What Customers Buy on Memorial Day
It's the million-dollar question, and knowing the answer to that question can certainly make you millions: what do customers buy on Memorial Day? Some might answer that they buy cookout supplies, and they would be right yet incomplete. The actual answer is that customers buy everything on Memorial Day. That's why nearly every industry has Memorial Day sales.
Thus, the real question to answer is not what customers buy on Memorial Day, but why they buy on Memorial Day. And the answer - the one that will make you millions if you heed its advice - is that customers buy on Memorial Day just as they would any other day of the year.
Solve a problem
First, you have to provide a product or service that solves a problem or somehow makes life better for the buyer. People buy plumbing services because there is a problem they need fixed. The problem is utilitarian. They buy new T-shirts because they believe they look good in them, and it will get a positive response from friends or loved ones. The problem, or the thing they're trying to make better, is self-image. People buy fast food because they're hungry, they don't want to cook or don't have time to, and they want something that tastes delicious. The problem is both utilitarian and self-serving.

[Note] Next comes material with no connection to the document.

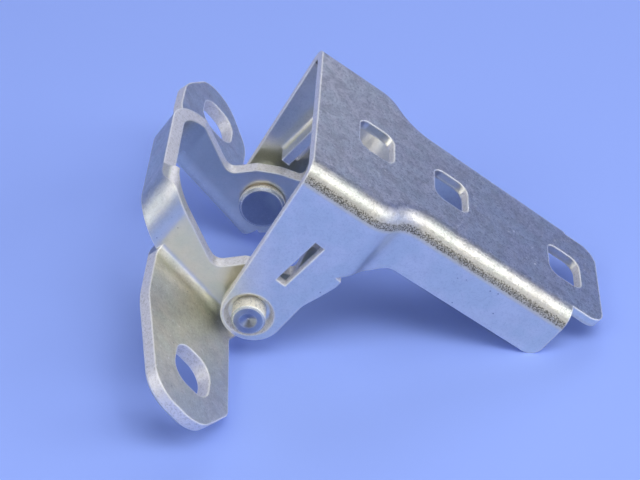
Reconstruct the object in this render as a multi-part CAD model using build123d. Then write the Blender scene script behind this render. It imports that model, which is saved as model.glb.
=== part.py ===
from build123d import *
import os

# Door hinge of two pressed steel leaves, lying open on its side.
# X points from the pillar leaf to the door leaf, Y runs along the hinge axis
# and Z points up. The leaves are drawn round the hinge axis, and the whole
# hinge is moved at the end so that it stands on z = 0.

# Sheet
door_sheet = 3.1
pillar_sheet = 4.6

# Slope of each leaf in the lying pose, in degrees below the X axis
door_slope = 34.5
pillar_slope = 50.4
bridge_slope = 34.0

# Door leaf: a channel whose back carries the door, all from the hinge axis
back_height = 54.4
back_start = -16.0
back_end = 96.5
wide_half = 37.5
narrow_half = 27.2
end_half = 26.2
joggle_start = 8.0
joggle_length = 20.5
bend_radius = 6.5
flange_end = 83.9
flange_foot = 34.6
flange_corner = 4.5
lip_half = 20.2
lip_corner = 6.5
ear_centre = (0.8, 0.9)
ear_radius = 9.85

# Door bolt holes
door_holes = [6.6, 35.7, 81.9]
door_hole_length = 13.2
door_hole_width = 16.2
door_hole_corner = 4.0

# Stop: a slot in each flange, its metal bent in as a stop plate
slot_centre = (1.3, 24.6)
slot_width = 3.5
slot_length = 18.0
slot_lean = 4.5
stop_depth = 7.5
stop_bend = 1.0

# Pressed seat round the pin in each ear
seat_depth = 2.6
seat_rim_radius = 7.8
seat_floor_radius = 6.4
boss_radius = 8.4

# Pillar leaf: a bridge, two arms and two mounting feet
arm_outer = 29.2
bridge_back = -44.4
lower_bridge_corner = 12.5
upper_bridge_corner = 14.5
bridge_top = (-47.0, 2.3)
bridge_top_slope = 4.5
foot_face = -11.0
foot_bend = 3.0
foot_edge = 0.9
foot_top = 7.0
fold_start = -31.3
eye_radius = 11.5
foot_hole_length = 15.0
foot_hole_width = 16.0
foot_hole_corner = 6.0
lower_foot_hole = (-9.0, -66.0)
upper_foot_hole = (-15.6, 67.8)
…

Being able to solve a problem isn't enough. Your competitors can also solve problems. Being able to solve problems better than your competition is imperative. You might be better than your competition because you are a faster plumber that offers 30-day follow-up support, or you might make T-shirts out of ultra-comfortable Egyptian cotton, or you might make your fast food out of fresh organic foods.
Do you have the best price?
You might also be better than your competition based on price. This does not necessarily mean that you have to have the lowest price, though in some markets that's the case. Typically, though, customers go for the company with the highest perceived value for the dollar.
Let's say, for example, that you run a web design firm and you charge, on average, $5,000 to design and develop a website. Now, let's say your competitors offer a similar service, charge $2,000 more, but offer free support for two years. Which do you think is better value? If you were a small business that needed to be able to rely on your website, which company would you choose? If you're like most businesses interested in making an investment that will help their businesses grow, you're happy to spend a little more to get more value for your purchase. Many of your customers feel that same about your industry.
You also have to establish trust and credibility. Sweeten the deal by backing up your benefits claims with proven, verifiable results, testimonials, premium printing, and third-party reviews and awards. Perhaps even more important is your offer; since the more powerful your special offer - whether it be a discount, a freebie, a service add-on or something else entirely - the more powerful your pitch.
And, of course, no one is going to buy from you on Memorial Day if they don't know you're there or that you have an incredible can't-refuse sales offer. So get ready well in advance by printing and distributing postcards, flyers, catalogs, brochures, posters, and other print marketing materials.